Let's dive into each.
Business Acumen
Big tech PMs' major responsibility is growing a product. To do that intelligently, you have to understand how your product fits into larger business goals. Interviewers want to see your product design align with the company's mission - otherwise, your design isn't sustainable.
- Very Weak or Missing: Failed to show an understanding of the context of the business.
- Weak: Struggled to tie back to business goals or company mission.
- Neutral: Discussion around business goals was unclear or flawed.
- Strong: Clearly discussed business goals, positioning, industry trends.
- Very Strong: Nuanced understanding of the landscape, insightful arguments, logical assumptions.
User-Centricity
One anchor point for good PM work is the company's business goals. The other is the end-users. Interviewers want to see you orient yourself to these two poles throughout - but at the end of the day, you can't lose by focusing on the customer.
- Very Weak or Missing: Failed to consider the end-user.
- Weak: Struggled to anchor answer on end-users despite guidance.
- Neutral: Attempted user-centric design, but missed key points.
- Strong: Discussed pain points and opportunities, prioritized appropriately.
- Very Strong: Analyzed users accurately and completely, prioritized effectively, and tied back to users throughout.
Product Vision
It's not enough to design a good product - good PMs play the long game because competitors move fast, and the landscape will always change. Interviewers look for you to articulate your vision for the product one, five, maybe even ten years into the future.
- Very Weak or Missing: Failed to discuss the future of the product.
- Weak: Struggled to articulate a vision for the future.
- Neutral: Laid out a possible future with some minor errors.
- Strong: Displayed thoughtfulness and intuition in articulating the product vision.

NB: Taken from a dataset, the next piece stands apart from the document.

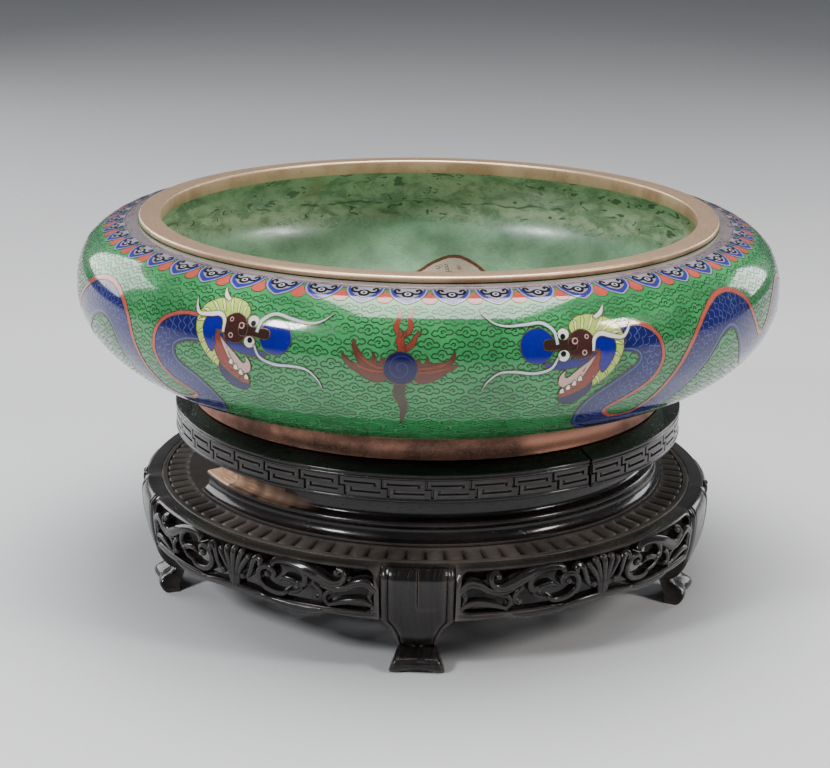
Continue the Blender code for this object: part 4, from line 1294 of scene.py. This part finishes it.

- Very Strong: Exemplary product intuition; strong perspective, compelling arguments backed by data and strongly tied to UX.
Clarifying Questions
Designing a product is a problem-solving exercise. What problem are you trying to solve? To get at the root, you have to ask good questions.

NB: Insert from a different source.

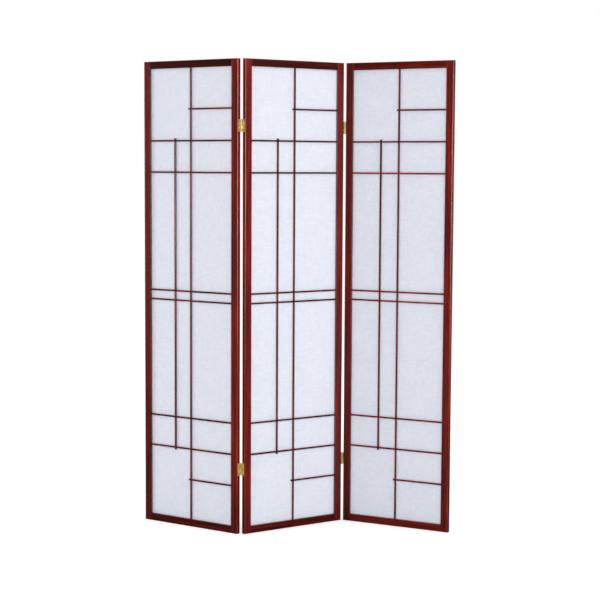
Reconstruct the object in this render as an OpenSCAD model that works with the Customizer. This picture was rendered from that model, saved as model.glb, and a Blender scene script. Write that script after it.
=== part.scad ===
// Folding room divider: three hinged panels, each a wooden frame with a sheet of paper held between two
// lattices of thin bars. It stands on its stiles, folded to a zigzag.
//
// X runs along the screen from left to right, Y away from the viewer, Z up. The origin is on the floor, at
// the middle of the space that the standing screen takes. A panel's own frame has its corner at the foot of
// the left stile's outer edge, at the front face.

/* [Panels] */
// Width of one panel over its two stiles
panel_w = 440; // [320:1:600]
// Height of one panel
panel_h = 1784; // [1500:1:2200]
// Thickness of the frame, face to face
frame_t = 19; // [17:0.5:28]
// Width of a stile, seen from the front
stile_w = 30; // [26:0.5:50]
// Height of the top and bottom rail, seen from the front
rail_h = 28; // [26:0.5:60]
// How far a rail's face lies behind the stiles' faces
rail_step = 0.5; // [0.2:0.1:1.2]
// Radius along a stile's outer edges
stile_r = 5; // [2:0.1:7]
// Small radius or bevel along the other edges of the frame
frame_ease = 1; // [0.4:0.1:1.5]

/* [Rail joints] */
// Length of a rail's tenon inside the stile
tenon_len = 20; // [12:0.5:22]
// Height of the tenon
tenon_h = 16; // [10:0.5:17]
// Thickness of the tenon
tenon_t = 8; // [5:0.5:10]
// Distance from the end of the stile to the tenon
tenon_edge = 4; // [3:0.5:5]
// Clearance round a tenon in its mortise
tenon_fit = 0.1; // [0.05:0.05:0.3]

/* [Lattice] */
// Width of a lattice bar, seen from the front
bar_w = 6; // [4:0.1:10]
// Depth of a lattice bar, from its face to the paper
bar_t = 6; // [4:0.1:7]
// Bevel along a bar's two outer edges
bar_ease = 0.5; // [0.2:0.1:1]
// Distance from the centre bar to the side bar
side_bar_gap = 73.5; // [30:0.5:110]
// Distance from the end of the panel to the short cross bar
short_bar_drop = 182; // [120:1:220]
// Distance from the short cross bar to the next cross bar, and from there to the third
cross_pitch = 119.5; // [60:0.5:150]
// Distance between the two cross bars at half height
pair_gap = 36; // [20:0.5:80]
// How far a bar's free end stands out past the bar that it crosses
bar_tip = 6; // [2:0.5:12]
// How deep the other bar ends are let into the frame
bar_seat = 4; // [2:0.5:4.5]
// Clearance round a bar's end in the frame
seat_fit = 0.1; // [0.05:0.05:0.2]
// Clearance beside a bar in a halved crossing
lap_fit = 0.05; // [0.02:0.01:0.15]

/* [Paper] */
// Thickness of the paper
paper_t = 0.4; // [0.2:0.1:0.8]
// Depth of the groove in the frame that holds the paper's edge
groove_depth = 5; // [3:0.5:6]
// Clearance on each side of the paper in its groove
groove_fit = 0.3; // [0.1:0.1:0.5]
// Gap between the paper's edge and the bottom of its groove
groove_end_gap = 0.5; // [0.2:0.1:1]

/* [Hinges] */
// Height of a hinge
hinge_h = 46; // [38:0.5:76]
// Distance from the end of the panel to the middle of a hinge
hinge_drop = 247; // [150:1:400]
// Width of a hinge leaf, from the pin's axis to its free edge
leaf_w = 17.5; // [15:0.5:19]
// Thickness of a hinge leaf
leaf_t = 1.3; // [0.9:0.1:1.8]
// Radius of a leaf's free corners
leaf_r = 2; // [0.5:0.1:3]
// Diameter of a hinge pin
pin_d = 3.2; // [2.4:0.1:4.5]
// Height of the rounded head on each end of a pin
pin_head_h = 1.2; // [0.8:0.1:1.4]
// Running clearance round the pin
pin_play = 0.05; // [0.02:0.01:0.09]
// Gap between neighbouring knuckles
knuckle_gap = 0.3; // [0.2:0.05:0.6]
// Gap left between the faces of two panels that are folded together
fold_gap = 1; // [0.4:0.1:3]

/* [Hinge screws] */
// Diameter of a screw's shank
screw_d = 2.9; // [2.2:0.1:3.5]
// Diameter of a screw's countersunk head
screw_head_d = 5.5; // [4.6:0.1:6.2]
// Length of a screw
screw_len = 12; // [8:0.5:16]
// Distance between the three screws of a leaf
screw_pitch = 15.5; // [12:0.5:18]
// Clearance round a screw
screw_fit = 0.05; // [0.02:0.01:0.1]
// Length of each arm of the cross recess in a screw's head, from tip to tip
recess_len = 3.2; // [2:0.1:4]
// Width of the cross recess
recess_w = 0.7; // [0.4:0.1:1]
// Depth of the cross recess
recess_depth = 0.8; // [0.4:0.1:1]

/* [Stance] */
// Turn of the middle panel from the screen's own line
middle_turn = 32; // [0:1:60]
// Fold between the left and the middle panel, 0 where they lie in one plane
left_fold = 64; // [0:1:180]
// Fold between the middle and the right panel, 0 where they lie in one plane
right_fold = 58; // [0:1:180]

/* [Hidden] */

$fn = 64;

// Overlap that carries a cut clear of the face it opens
cut = 1;

// Depths in the panel, from its front face
bar_face = (frame_t - paper_t) / 2 - bar_t;
paper_face = (frame_t - paper_t) / 2;

// Places across the panel
centre_x = panel_w / 2;
side_x = centre_x - side_bar_gap;
opening_right = panel_w - stile_w;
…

- Very Weak or Missing: Failed to ask questions and/or interact with the interviewer.
- Weak: Struggled to ask the right questions and/or made assumptions without clarifying.
- Neutral: Asked good clarifying questions, but missed key points.
- Strong: Asked insightful questions, adapted design to fit.
- Very Strong: Asked surprising and insightful questions, came up with high-quality, novel design(s).
Ability to Discuss Tradeoffs and Possible Errors
There will always be many possible opportunities to chase. The best way to arrive at a plan logically is to think through the tradeoffs of your decision -- and constantly check yourself for possible assumptions and errors. This will earn you big points in traditionally creative product design interviews.
- Very Weak or Missing: Failed to mention tradeoffs and possible errors.
- Weak: Mentioned tradeoffs, but failed to justify decisions when pressed and/or made incorrect judgment calls.
- Neutral: Covered possible errors and tradeoffs, but could have made better choices.
- Strong: Logical tradeoff discussion, correctly identified possible errors.
- Very Strong: Deep knowledge and intuition around tradeoffs; alternatives offered, pros and cons neatly summarized.
Passion and Creativity
Product questions are some of your best opportunities to show your culture fit. How? Get excited about the product! Interviewers want to see your passion for their company, and how you'll use that passion to fuel your creativity.
- Very Weak or Missing: Failed to show enthusiasm or creative thinking.
- Weak: Solutions were bland, and/or the candidate didn't show interest in the problem.
- Neutral: Displayed interest and reasonable insight, but nothing exceptional.
- Strong: Extensive knowledge, enthusiasm, and creativity on display throughout the interview.
- Very Strong: Gave inspired answers; showed clear passion.
Communication
Communication is assessed in every interview.
- Very Weak or Missing: Failed to communicate clearly despite repeated prompts.
- Weak: Poor communication throughout; interviewer had trouble following despite prompts.
- Neutral: Communication varied. Clear in some areas but vague / incomplete in others.
- Strong: Good communication skills; articulated thought process clearly and consistently.
- Very Strong: Clear, proactive communication; anticipated questions, articulated reasons for decision, "checked-in" throughout.
Collaboration
Product design interviews are a great opportunity to collaborate as your interviewer has the context that you need in order to make good decision. Some interviews can turn into a collaborative problem-solving exercise; be sure to lead, ask good questions, check assumptions, and check-in, and you can't go wrong.
- Very Weak or Missing: Failed to take the lead, didn't respond to guidance.
- Weak: Struggled to stay on track without guidance.
- Neutral: Took the lead and performed well, but may have needed redirects or hints.
- Strong: Effectively led the discussion and involved the interviewer throughout.
- Very Strong: Took the lead and made exceptional use of the interviewer, the discussion was more collaboration than interview.